======== PROVIDED MATERIAL ========

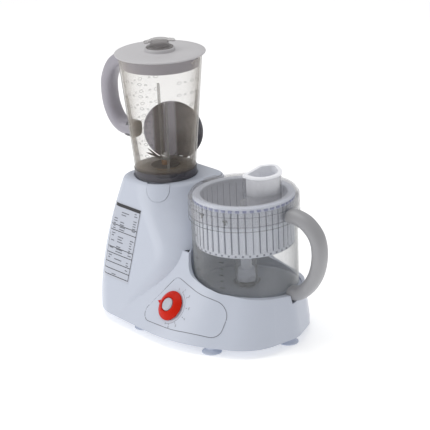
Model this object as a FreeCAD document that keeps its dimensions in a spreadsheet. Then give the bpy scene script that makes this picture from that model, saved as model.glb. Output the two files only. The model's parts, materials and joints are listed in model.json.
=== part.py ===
import FreeCAD, Part
import math
import os
import re

import Sketcher

# Kitchen machine with two stations on one motor base: a blender jug on the tower, and a processing
# bowl with a juicing basket on the deck.  Millimetres, +Z up, feet on z = 0.  The front faces -Y,
# the tower is on the -X side, and both stations' axes lie in one X-Z plane.

doc = FreeCAD.newDocument("BabyFoodMaker")
sheet = doc.addObject("Spreadsheet::Sheet", "Dims")

DIMENSIONS = {
    # Axes of the two stations and the angles of what leaves them
    "bowl_x": 88.54, "bowl_y": 22.73, "axis_gap": 201.5,
    "bowl_handle_turn": 13, "jug_handle_turn": 190, "jug_rib_turn": 12,
    # Motor base
    "foot_height": 14, "plate_thick": 3, "shell": 3, "tower_top": 226, "well_floor": 74,
    "well_radius": 91.4, "top_round": 13, "front_slope": 35.3, "front_foot": 155.3, "swoop_tilt": -5.4,
    "panel_gap": 0.5, "panel_depth": 50, "panel_plate": 2.8, "panel_seat": 3,
    # Processing bowl
    "bowl_radius": 88.8, "bowl_wall": 2.4, "bowl_bottom": 76, "bowl_floor": 82, "bowl_top": 231,
    "chimney_radius": 19, "chimney_top": 146,
    # Bowl lid with its feed tube
    "lid_radius": 92, "lid_low": 207, "lid_top": 244, "lid_wall": 2.2,
    "tube_top": 272, "tube_low": 200, "tube_wall": 2.2,
    # Juicing basket and its stem
    "basket_radius": 82.2, "basket_low": 151, "basket_high": 235, "basket_wall": 1.8,
    "ring_radius": 84.8, "ring_bore": 71.5, "ring_top": 239,
    # Blender jug
    "jug_base_radius": 53.8, "jug_top_radius": 71.6, "jug_low": 238, "jug_high": 437,
    "jug_wall": 3.2, "jug_lid_radius": 77.4, "jug_lid_low": 438.2, "jug_lid_high": 441.4,
    # Drive train
    "motor_pulley_radius": 11, "spindle_pulley_radius": 44, "belt_low": 32, "belt_high": 42,
    "belt_thick": 2, "belt_play": 0.3, "shaft_radius": 5, "stator_low": 88, "stator_high": 132,
    "stator_radius": 44, "armature_radius": 27.5,
    # Control knob, on the sloped front
    "knob_radius": 25.5, "knob_height": 8.5, "knob_along": 55, "knob_x": -51,
    # Drive cover that stands behind the jug
    "cover_radius": 53, "cover_thick": 3, "cover_turn": 127.5, "cover_reach": 68.5, "cover_pin_z": 231,
    "cover_arm": 17, "ear_thick": 5, "ear_reach": 11.9, "pin_radius": 1.48,
    # Release button
    "button_turn": -52.5, "button_width": 40, "button_height": 26, "button_low": 199,
    "play": 0.3,
}

# Tower sections, measured from the bowl's axis:
# height, left, right, front, back, front left round, front right round, back round
TOWER = [
    (14, -262, -106, -149, 94, 82, 60, 40),
    (67, -266, -86, -123, 92, 48, 60, 38),
    (120, -268, -66, -101.5, 89, 36, 56, 35),
    (173, -268, -98, -80.5, 85, 34, 72, 32),
    (226, -264, -123, -60, 80, 36, 88, 30),
]
# Outlines of the bowl's side of the base at its foot and 120 mm higher: x, y, corner round
DECK_FOOT = [(-190, -149, 4), (-8, -158, 240), (117.5, -90, 75), (119, 6, 45), (91, 56, 40), (42, 102, 60),
             (-190, 90, 4)]
DECK_HEAD = [(-190, -69, 4), (5, -71, 110), (76, -41, 50), (88, 8, 40), (72, 53, 40), (31, 94.5, 50),
             (-190, 84, 4)]
DECK_LOW, DECK_HIGH = 14, 134
# Edge along which the deck falls away from the tower, in a plane tilted by swoop_tilt: x, z, corner round
SWOOP = [(-66, 130.6, 0), (-45, 100, 40), (20, 84.7, 300), (130, 79.8, 0), (130, 260, 0), (-66, 260, 0)]
# Control panel outline on the sloped front: across, along the slope, corner round
PANEL = [(-116, 17.6, 16), (-65.2, 104.3, 12), (-2, 89.8, 120), (56, 90.5, 24), (56, 35.3, 20), (-30, 19.3, 200)]
# Feet and base screws, and the feed tube's plan with a straight side towards the stem: x, y, corner round
FEET = [(-125, -124), (36, -112), (97, 2), (44, 74), (-225, 66)]
BASE_SCREWS = [(-236, -70), (-225, 34), (-70, -130), (96, -62), (74, 48), (-60, 70)]
TUBE_PLAN = [(19, -16.5, 4), (55, -15, 26), (61, 36, 34), (14, 60, 12), (1.5, 37, 8)]
TUBE_MIDDLE = (34, 20)

row = 0
for alias, value in DIMENSIONS.items():
    row += 1
    sheet.set(f"A{row}", alias)
    sheet.set(f"B{row}", str(value))
    sheet.setAlias(f"B{row}", alias)


def cell_table(prefix, names, rows):
    """Adds one sheet cell for each number of a table, named prefix + row + name."""
    global row
    for index, values in enumerate(rows):
        for name, value in zip(names, values):
            row += 1
            alias = f"{prefix}{index}_{name}"
            sheet.set(f"A{row}", alias)
            sheet.set(f"B{row}", str(value))
            sheet.setAlias(f"B{row}", alias)
            DIMENSIONS[alias] = value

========

*CHALLENGE:*
Write out the data exactly as it stands.

*OUTPUT OF THE EXERCISE:*
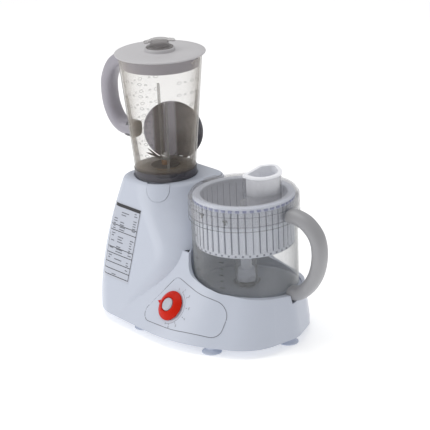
Model this object as a FreeCAD document that keeps its dimensions in a spreadsheet. Then give the bpy scene script that makes this picture from that model, saved as model.glb. Output the two files only. The model's parts, materials and joints are listed in model.json.
=== part.py ===
import FreeCAD, Part
import math
import os
import re

import Sketcher

# Kitchen machine with two stations on one motor base: a blender jug on the tower, and a processing
# bowl with a juicing basket on the deck.  Millimetres, +Z up, feet on z = 0.  The front faces -Y,
# the tower is on the -X side, and both stations' axes lie in one X-Z plane.

doc = FreeCAD.newDocument("BabyFoodMaker")
sheet = doc.addObject("Spreadsheet::Sheet", "Dims")

DIMENSIONS = {
    # Axes of the two stations and the angles of what leaves them
    "bowl_x": 88.54, "bowl_y": 22.73, "axis_gap": 201.5,
    "bowl_handle_turn": 13, "jug_handle_turn": 190, "jug_rib_turn": 12,
    # Motor base
    "foot_height": 14, "plate_thick": 3, "shell": 3, "tower_top": 226, "well_floor": 74,
    "well_radius": 91.4, "top_round": 13, "front_slope": 35.3, "front_foot": 155.3, "swoop_tilt": -5.4,
    "panel_gap": 0.5, "panel_depth": 50, "panel_plate": 2.8, "panel_seat": 3,
    # Processing bowl
    "bowl_radius": 88.8, "bowl_wall": 2.4, "bowl_bottom": 76, "bowl_floor": 82, "bowl_top": 231,
    "chimney_radius": 19, "chimney_top": 146,
    # Bowl lid with its feed tube
    "lid_radius": 92, "lid_low": 207, "lid_top": 244, "lid_wall": 2.2,
    "tube_top": 272, "tube_low": 200, "tube_wall": 2.2,
    # Juicing basket and its stem
    "basket_radius": 82.2, "basket_low": 151, "basket_high": 235, "basket_wall": 1.8,
    "ring_radius": 84.8, "ring_bore": 71.5, "ring_top": 239,
    # Blender jug
    "jug_base_radius": 53.8, "jug_top_radius": 71.6, "jug_low": 238, "jug_high": 437,
    "jug_wall": 3.2, "jug_lid_radius": 77.4, "jug_lid_low": 438.2, "jug_lid_high": 441.4,
    # Drive train
    "motor_pulley_radius": 11, "spindle_pulley_radius": 44, "belt_low": 32, "belt_high": 42,
    "belt_thick": 2, "belt_play": 0.3, "shaft_radius": 5, "stator_low": 88, "stator_high": 132,
    "stator_radius": 44, "armature_radius": 27.5,
    # Control knob, on the sloped front
    "knob_radius": 25.5, "knob_height": 8.5, "knob_along": 55, "knob_x": -51,
    # Drive cover that stands behind the jug
    "cover_radius": 53, "cover_thick": 3, "cover_turn": 127.5, "cover_reach": 68.5, "cover_pin_z": 231,
    "cover_arm": 17, "ear_thick": 5, "ear_reach": 11.9, "pin_radius": 1.48,
    # Release button
    "button_turn": -52.5, "button_width": 40, "button_height": 26, "button_low": 199,
    "play": 0.3,
}

# Tower sections, measured from the bowl's axis:
# height, left, right, front, back, front left round, front right round, back round
TOWER = [
    (14, -262, -106, -149, 94, 82, 60, 40),
    (67, -266, -86, -123, 92, 48, 60, 38),
    (120, -268, -66, -101.5, 89, 36, 56, 35),
    (173, -268, -98, -80.5, 85, 34, 72, 32),
    (226, -264, -123, -60, 80, 36, 88, 30),
]
# Outlines of the bowl's side of the base at its foot and 120 mm higher: x, y, corner round
DECK_FOOT = [(-190, -149, 4), (-8, -158, 240), (117.5, -90, 75), (119, 6, 45), (91, 56, 40), (42, 102, 60),
             (-190, 90, 4)]
DECK_HEAD = [(-190, -69, 4), (5, -71, 110), (76, -41, 50), (88, 8, 40), (72, 53, 40), (31, 94.5, 50),
             (-190, 84, 4)]
DECK_LOW, DECK_HIGH = 14, 134
# Edge along which the deck falls away from the tower, in a plane tilted by swoop_tilt: x, z, corner round
SWOOP = [(-66, 130.6, 0), (-45, 100, 40), (20, 84.7, 300), (130, 79.8, 0), (130, 260, 0), (-66, 260, 0)]
# Control panel outline on the sloped front: across, along the slope, corner round
PANEL = [(-116, 17.6, 16), (-65.2, 104.3, 12), (-2, 89.8, 120), (56, 90.5, 24), (56, 35.3, 20), (-30, 19.3, 200)]
# Feet and base screws, and the feed tube's plan with a straight side towards the stem: x, y, corner round
FEET = [(-125, -124), (36, -112), (97, 2), (44, 74), (-225, 66)]
BASE_SCREWS = [(-236, -70), (-225, 34), (-70, -130), (96, -62), (74, 48), (-60, 70)]
TUBE_PLAN = [(19, -16.5, 4), (55, -15, 26), (61, 36, 34), (14, 60, 12), (1.5, 37, 8)]
TUBE_MIDDLE = (34, 20)

row = 0
for alias, value in DIMENSIONS.items():
    row += 1
    sheet.set(f"A{row}", alias)
    sheet.set(f"B{row}", str(value))
    sheet.setAlias(f"B{row}", alias)


def cell_table(prefix, names, rows):
    """Adds one sheet cell for each number of a table, named prefix + row + name."""
    global row
    for index, values in enumerate(rows):
        for name, value in zip(names, values):
            row += 1
            alias = f"{prefix}{index}_{name}"
            sheet.set(f"A{row}", alias)
            sheet.set(f"B{row}", str(value))
            sheet.setAlias(f"B{row}", alias)
            DIMENSIONS[alias] = value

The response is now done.